A menina Defensa Zapatista — sempre abaixo e à esquerda, personagem que surge no primeiro texto e depois ocupa alguns dos “cadernos de notas do gato-perro”, outra personagem entre tantas outras que habitaram os inúmeros comunicados de Subcomandante Marcos (agora Galeano), como o viejo Antonio ou o escaravelho Don Durito — não consegue alcançar a fenda para olhar o outro lado do muro.
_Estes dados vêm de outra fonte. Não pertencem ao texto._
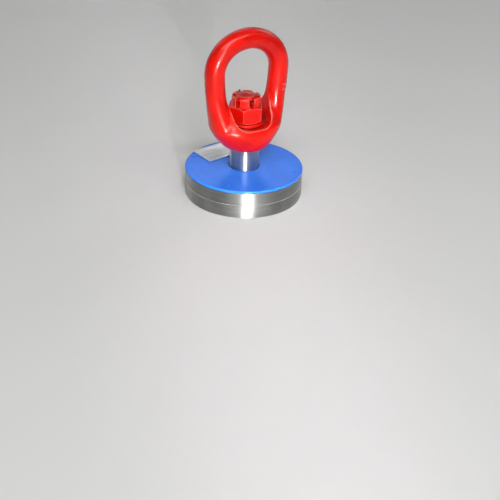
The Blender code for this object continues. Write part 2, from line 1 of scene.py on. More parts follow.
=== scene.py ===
"""Looks of the permanent lifting magnet: fine meshes, finishes, light and camera around the CAD frame.

Metres, +Z up, in the frame of the CAD model: the origin is the centre of the work face.
Sizes that the frame holds are read from it. The others are the CAD model's own, except where a comment
says that they are drawn only here.
"""
from math import atan2, copysign, cos, exp, pi, radians, sin, tan

import bmesh
import bpy
import numpy as np
from mathutils import Matrix, Vector, noise


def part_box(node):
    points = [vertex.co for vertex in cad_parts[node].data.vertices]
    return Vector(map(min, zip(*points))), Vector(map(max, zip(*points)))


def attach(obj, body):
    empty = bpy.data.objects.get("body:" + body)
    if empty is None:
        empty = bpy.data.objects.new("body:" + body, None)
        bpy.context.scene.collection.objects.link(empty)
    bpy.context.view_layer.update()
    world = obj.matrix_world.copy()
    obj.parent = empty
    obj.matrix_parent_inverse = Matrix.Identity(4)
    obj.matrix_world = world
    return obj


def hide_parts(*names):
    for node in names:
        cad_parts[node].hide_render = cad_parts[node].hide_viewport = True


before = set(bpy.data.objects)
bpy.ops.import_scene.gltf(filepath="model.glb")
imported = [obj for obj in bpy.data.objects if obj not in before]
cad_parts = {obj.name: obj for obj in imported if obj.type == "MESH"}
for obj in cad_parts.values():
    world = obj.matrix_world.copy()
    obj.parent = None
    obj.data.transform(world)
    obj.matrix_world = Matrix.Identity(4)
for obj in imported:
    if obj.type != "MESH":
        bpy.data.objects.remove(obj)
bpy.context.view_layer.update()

MM = 0.001
CLEAR = 0.3 * MM

# Read from the frame
BODY_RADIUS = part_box("pole_ring")[1].x
POLE_RING_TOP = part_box("pole_ring")[1].z
PARTING_Z, YOKE_TOP = (corner.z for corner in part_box("yoke_plate"))
COVER_LOW, COVER_TOP = (corner.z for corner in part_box("top_cover"))
POLE_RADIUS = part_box("centre_pole")[1].x
POLE_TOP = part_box("centre_pole")[1].z
GAP_RING_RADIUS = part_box("gap_ring")[1].x
GAP_RING_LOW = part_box("gap_ring")[0].z
STEM_FLANGE_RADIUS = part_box("stem")[1].x
STUD_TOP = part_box("stem")[1].z
BOSS_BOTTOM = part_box("swivel_eye")[0].z
WASHER_LOW, WASHER_TOP = (corner.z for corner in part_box("thrust_washer"))
WASHER_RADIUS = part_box("thrust_washer")[1].x
NUT_BOTTOM, NUT_TOP = (corner.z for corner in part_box("castle_nut"))
PLATE_LOW, PLATE_TOP = (corner.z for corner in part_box("rating_plate"))

# Magnet body
COVER_EDGE_RADIUS = 1.8 * MM
COVER_HOLE_RADIUS = 16.5 * MM
YOKE_RADIUS = BODY_RADIUS - 0.15 * MM     # drawn only here, to show the parting line
SEAM_CHAMFER = 0.28 * MM                  # drawn only here, for the same line
FOOT_CHAMFER = 0.8 * MM
COVER_SCREW_CIRCLE = 54.6 * MM
COVER_SCREW_RADIUS = 1.5 * MM
COVER_SCREW_LOW = 19.6 * MM
COVER_THREAD_LOW = 19.0 * MM
COVER_HEAD_RADIUS = 2.9 * MM
COVER_HEAD_TOP = 30.3 * MM
COVER_HEAD_LOW = 28.7 * MM
COVER_SINK_LOW = 30.1 * MM
COVER_SOCKET_LOW = 29.2 * MM
COVER_SOCKET_RADIUS = 1.1 * MM
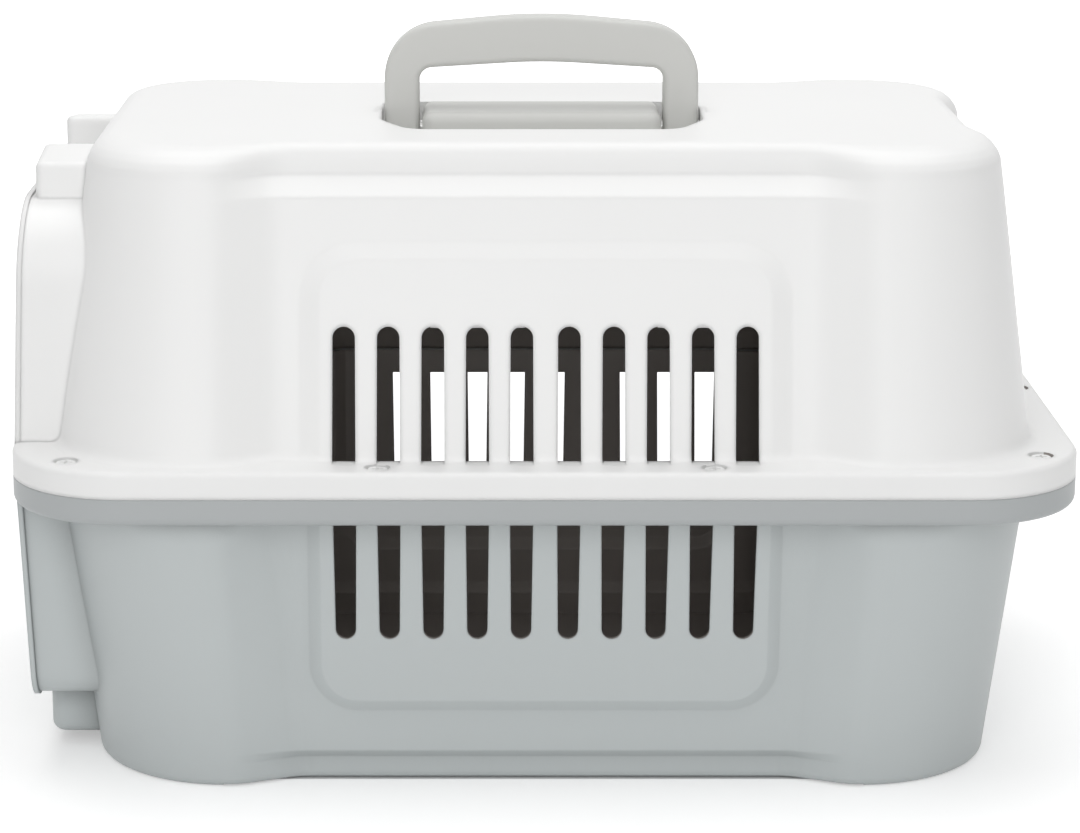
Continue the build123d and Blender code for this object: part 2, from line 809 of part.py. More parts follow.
with BuildPart() as door_panel:
    for side in (-1, 1):
        with BuildSketch(Plane.XY.offset(door_bottom_z)):
            with Locations((-(stile_front + stile_back) / 2, side * bolt_axis_y)):
                RectangleRounded(stile_front - stile_back, stile_width, stile_round)
        extrude(amount=door_height)
    for z in (door_bottom_z + rail_height / 2, door_top_z - rail_height / 2):
        with BuildSketch(Plane.XZ.offset(-stile_inner_y - stile_round)):
            with Locations((-(rail_front + rail_back) / 2, z)):
                RectangleRounded(rail_front - rail_back, rail_height, rail_round)
        extrude(amount=2 * (stile_inner_y + stile_round))
    for number in range(grille_bar_count):
        y = bar_pitch * (number + 1) - stile_inner_y
        with BuildSketch(Plane.XY.offset(door_bottom_z + rail_height / 2)):
            with Locations((-(grille_bar_front + grille_bar_back) / 2, y)):
                RectangleRounded(grille_bar_front - grille_bar_back, grille_bar_width, rail_round)
        extrude(amount=door_height - rail_height)
    for number in range(cross_bar_count):
        z = door_bottom_z + rail_height / 2 + cross_pitch * (number + 1)
        with BuildSketch(Plane.XZ.offset(-stile_inner_y - stile_round)):
            with Locations((-(cross_bar_front + grille_bar_back) / 2, z)):
                Rectangle(cross_bar_front - grille_bar_back, cross_bar_height)
        extrude(amount=2 * (stile_inner_y + stile_round))
    for side in (-1, 1):
        y = side * bolt_axis_y
        with BuildSketch(Plane.XY.offset(door_bottom_z)):
            with Locations((-bolt_axis_x, y)):
                Circle(socket_diameter / 2)
        extrude(amount=door_height, mode=Mode.SUBTRACT)
        with BuildSketch(Plane.YZ.offset(-chamber_front)):
            with Locations((y, door_middle_z)):
                Rectangle(chamber_width, 2 * chamber_half)
        extrude(amount=chamber_front - stile_back, mode=Mode.SUBTRACT)
        with BuildSketch(Plane.YZ.offset(-cover_front)):
            with Locations((y, door_middle_z)):
                Rectangle(chamber_width, 2 * cover_half_height)
        extrude(amount=cover_thickness, mode=Mode.SUBTRACT)
        for end in (-1, 1):
            with BuildSketch(Plane.YZ.offset(-stile_front)):
                with Locations((y, door_middle_z + end * (thumb_middle - bolt_travel / 2))):
                    Rectangle(thumb_slot_width, thumb_slot_height)
            extrude(amount=stile_front - slide_front, mode=Mode.SUBTRACT)
door_panel.part.label = "door_panel"
export_step(door_panel.part, "parts/door_panel.step")


def door_bolt(side, end, drawn):
    """Spring bolt of one stile: its slide with a thumb tab, and a rod that reaches out of the door."""
    start = Plane(
        origin=(-bolt_axis_x, side * bolt_axis_y, door_middle_z - end * drawn),
        x_dir=(1, 0, 0),
        z_dir=(0, 0, end),
    )
    with BuildPart() as bolt:
        with BuildSketch(start.offset(latch_half_gap)):
            with Locations((bolt_axis_x - (slide_front + slide_back) / 2, 0)):
                Rectangle(slide_front - slide_back, slide_width)
        extrude(amount=slide_length)
        with BuildSketch(start.offset(thumb_middle - thumb_height / 2)):
            with Locations((bolt_axis_x - (thumb_front + slide_back) / 2, 0)):
                Rectangle(thumb_front - slide_back, thumb_width)
        extrude(amount=thumb_height)
        fillet(bolt.faces().sort_by(Axis.X)[0].edges(), thumb_round)
        with BuildSketch(start.offset(latch_half_gap + slide_length / 2)):
            Circle(door_bolt_diameter / 2)
        extrude(amount=door_height / 2 + door_bolt_reach - latch_half_gap - slide_length / 2)
        fillet(bolt.edges().sort_by(Axis(start.origin, start.z_dir))[-1], door_bolt_tip_round)
    return bolt.part


# The bolts of the right stile are stored drawn back, so that the door can swing
bolt_ends = {"upper": 1, "lower": -1}
bolt_sides = {"left": (1, 0.0), "right": (-1, bolt_travel)}
for side_name, (side, drawn) in bolt_sides.items():
    for end_name, end in bolt_ends.items():
        bolt = door_bolt(side, end, drawn)
        bolt.label = f"door_bolt_{side_name}_{end_name}"
        export_step(bolt, f"parts/{bolt.label}.step")


def bolt_spring(side, drawn):
    """Coil spring between the two slides of a stile."""
    length = 2 * (latch_half_gap - drawn - spring_end_gap) - spring_wire
    middle = Plane(origin=(-bolt_axis_x, side * bolt_axis_y, door_middle_z))
    with BuildPart() as spring:
        with BuildLine(middle.offset(-length / 2)) as coil:
            Helix(
                pitch=length / spring_turns,
                height=length,
                radius=(spring_diameter - spring_wire) / 2,
            )
        with BuildSketch(Plane(origin=coil.line @ 0, z_dir=coil.line % 0)):
            Circle(spring_wire / 2)
        sweep()
    return spring.part


for side_name, (side, drawn) in bolt_sides.items():
    spring = bolt_spring(side, drawn)
    spring.label = f"bolt_spring_{side_name}"
    export_step(spring, f"parts/{spring.label}.step")

# Covers that close the chambers from inside
for side_name, side in {"left": 1, "right": -1}.items():
    with BuildPart() as cover:
        with BuildSketch(Plane.YZ.offset(-cover_front)):
            with Locations((side * bolt_axis_y, door_middle_z)):
                Rectangle(
                    chamber_width - 2 * cover_clearance,
                    2 * (cover_half_height - cover_clearance),
                )
        extrude(amount=cover_thickness)
    cover.part.label = f"bolt_cover_{side_name}"
    export_step(cover.part, f"parts/{cover.part.label}.step")

# Carrying handle, standing up
pivot_foot_z = pivot_z - handle_thickness / 2
with BuildPart() as carry_handle:
    with BuildSketch(Plane.XZ):
        with BuildLine():
            FilletPolyline(
                (-handle_half, pivot_foot_z),
                (-handle_half, handle_corner_z),
                (0, handle_top_z),
                (handle_half, handle_corner_z),
                (handle_half, pivot_foot_z),
                radius=[handle_corner, handle_crown, handle_corner],
            )
            Line((handle_half, pivot_foot_z), (handle_inner_half, pivot_foot_z))
            FilletPolyline(
                (handle_inner_half, pivot_foot_z),
                (handle_inner_half, handle_inner_corner_z),
                (0, handle_inner_top_z),
                (-handle_inner_half, handle_inner_corner_z),
                (-handle_inner_half, pivot_foot_z),
                radius=[handle_inner_corner, handle_crown, handle_inner_corner],
            )
            Line((-handle_inner_half, pivot_foot_z), (-handle_half, pivot_foot_z))
        make_face()
    extrude(amount=handle_thickness / 2, both=True)
    rims = carry_handle.faces().filter_by(Axis.Y).edges().filter_by(lambda e: e.center().Z > pivot_z)
    fillet(rims, handle_edge_round)
    with BuildSketch(Plane.YZ):
        with Locations((0, pivot_z)):
            Circle(handle_thickness / 2)
        with Locations((0, pivot_z + (handle_top_z - pivot_z) / 2)):
            Rectangle(handle_thickness, handle_top_z - pivot_z)
    extrude(amount=handle_half, both=True, mode=Mode.INTERSECT)
    with BuildSketch(Plane.YZ):
        with Locations((0, pivot_z)):
            Circle(pivot_bore / 2)
    extrude(amount=handle_half, both=True, mode=Mode.SUBTRACT)
carry_handle.part.label = "carry_handle"
export_step(carry_handle.part, "parts/carry_handle.step")

# Fixed block between the handle's legs: a shell with solid ends for the pins and screw posts
with BuildPart() as handle_base:
    with BuildSketch(Plane.XY.offset(pocket_floor_z)):
        RectangleRounded(2 * block_half_x, 2 * block_half_y, block_corner)
    extrude(amount=block_top_z - pocket_floor_z)
    fillet(handle_base.faces().sort_by(Axis.Z)[-1].edges(), block_top_round)
    with BuildSketch(Plane.XY.offset(pocket_floor_z)):
        Rectangle(2 * (block_half_x - block_end_wall), 2 * (block_half_y - block_wall))
        with Locations(*screw_places):
            Circle(post_diameter / 2, mode=Mode.SUBTRACT)
    extrude(amount=block_top_z - block_wall - pocket_floor_z, mode=Mode.SUBTRACT)
    with BuildSketch(Plane.XY.offset(pocket_floor_z)):
        with Locations(*screw_places):
            Circle(screw_diameter / 2 + thread_clearance)
    extrude(amount=screw_length - wall + bolt_clearance, mode=Mode.SUBTRACT)
    for way in (-1, 1):
        with BuildSketch(Plane.YZ.offset(way * (block_half_x - pin_block_depth))):
            with Locations((0, pivot_z)):
                Circle(pivot_diameter / 2 + seat_clearance)
        extrude(amount=way * pin_block_depth, mode=Mode.SUBTRACT)
handle_base.part.label = "handle_base"
export_step(handle_base.part, "parts/handle_base.step")

# Pins that the handle turns on, seated in the block and in the lugs
for name, way in {"front": -1, "rear": 1}.items():
    with BuildPart() as pin:
        with BuildSketch(Plane.YZ.offset(way * (block_half_x - pin_block_depth))):
            with Locations((0, pivot_z)):
                Circle(pivot_diameter / 2)
        extrude(amount=way * (pin_block_depth + pocket_half + pin_lug_depth - block_half_x))
    pin.part.label = f"handle_pin_{name}"
    export_step(pin.part, f"parts/{pin.part.label}.step")

# Screws and washers that hold the block from under the roof
washer_seat_z = pocket_floor_z - wall
screw_seat_z = washer_seat_z - washer_thickness
with BuildPart() as handle_base_washers:
    with BuildSketch(Plane.XY.offset(screw_seat_z)):
        with Locations(*screw_places):
            Circle(block_washer_diameter / 2)
            Circle((screw_diameter + bolt_clearance) / 2, mode=Mode.SUBTRACT)
    extrude(amount=washer_thickness)
handle_base_washers.part.label = "handle_base_washers"
export_step(handle_base_washers.part, "parts/handle_base_washers.step")

with BuildPart() as handle_base_screws:
    with BuildSketch(Plane.XY.offset(screw_seat_z - screw_head_height)):
        with Locations(*screw_places):
            Circle(screw_head_diameter / 2)
    extrude(amount=screw_head_height)
    fillet(handle_base_screws.edges().group_by(Axis.Z)[0], bolt_head_round)
    with BuildSketch(Plane.XY.offset(screw_seat_z)):
        with Locations(*screw_places):
            Circle(screw_diameter / 2)
    extrude(amount=screw_length)
    with BuildSketch(Plane.XY.offset(screw_seat_z - screw_head_height)):
        with Locations(*screw_places):
            Rectangle(driver_length, driver_width)
            Rectangle(driver_width, driver_length)
    extrude(amount=driver_depth, mode=Mode.SUBTRACT)
handle_base_screws.part.label = "handle_base_screws"
export_step(handle_base_screws.part, "parts/handle_base_screws.step")
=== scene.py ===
"""Looks of a two-part plastic cat carrier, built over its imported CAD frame."""

import bmesh
import bpy
from math import pi, radians
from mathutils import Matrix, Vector


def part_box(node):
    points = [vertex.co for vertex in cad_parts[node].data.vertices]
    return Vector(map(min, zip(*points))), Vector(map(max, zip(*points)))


bl_info = {
    "name": "Cat carrier finish",
    "version": (1, 0, 0),
    "blender": (4, 5, 0),
    "location": "3D View > Sidebar > Carrier",
    "description": "Gives a packed cat carrier its plastics, small fittings and studio stage",
    "category": "Object",
}

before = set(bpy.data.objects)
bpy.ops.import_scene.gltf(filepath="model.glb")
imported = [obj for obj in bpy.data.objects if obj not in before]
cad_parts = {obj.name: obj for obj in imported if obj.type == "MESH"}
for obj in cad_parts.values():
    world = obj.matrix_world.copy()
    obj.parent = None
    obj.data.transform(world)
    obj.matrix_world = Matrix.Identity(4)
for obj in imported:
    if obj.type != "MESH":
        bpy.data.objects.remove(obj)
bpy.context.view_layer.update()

# The photograph's frame in pixels, and the camera fitted to it
FRAME_WIDTH = 1080
FRAME_HEIGHT = 833
FOCAL_PIXELS = 3205.2
CENTRE_X_PIXEL = 478.7
CENTRE_Y_PIXEL = 412.7
SENSOR_MM = 36.0
NEAREST_SEEN = 0.05
FARTHEST_SEEN = 200.0

# Middle of the cabin at the seam, half its length, and the underside of the roof's pocket
CABIN_CENTRE = (0.0, 0.0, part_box("upper_shell")[0][2])
CABIN_HALF_LENGTH = 0.195
POCKET_WALL = 0.003
POCKET_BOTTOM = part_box("handle_base")[0][2] - POCKET_WALL

# How strongly a face looks towards the cabin's middle before it counts as inside and is painted
# with the darker inside shade, the power that keeps its sides short of the ends, and how far down
# a face looks to be ceiling
INSIDE_STARTS = -0.01
INSIDE_FULL = -0.02
END_POWER = 5.0
CEILING_TILT = -0.2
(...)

Isso, no entanto, parece menos importante do que a vida que constitui o lado de cá do muro, com as partidas de futebol do comando antimuro, as escuelitas e as sopas de abóbora, bem como um livro que se encontra nas entranhas do muro, um livro de “matemática demente”, que reconfigura os termos do cálculo: ao modificar os parâmetros de descrição da realidade, é outra coisa que se entrevê. Quando estive em Chiapas, fotografei um bordado que poderia resumir o Contra a Hidra capitalista: o subcomandante Galeano (antes Marcos) montado sobre uma tartaruga gigante — a que velocidade avança o sonho?, pergunta, a que velocidade avança o pesadelo? Se é verdade que parte da riqueza dos comunicados do subcomandante Marcos tem origem em sua formulação fabular, é preciso mencionar que a moral que a segue é sempre alguma outra pergunta. Para um conjunto de textos que se apresenta, ao mesmo tempo, como um agradecimento e uma provocação a toda a pesquisa acadêmica em torno do EZLN, isso não é pouca coisa. Quais perguntas seguem trazendo as mesmas respostas e quais podem fazer a conversa andar? No Manifesto comunista, Karla Marx diz que é preciso inventar a poética do futuro; e a poética, nos lembram os zapatistas, não é outra coisa que um fazer.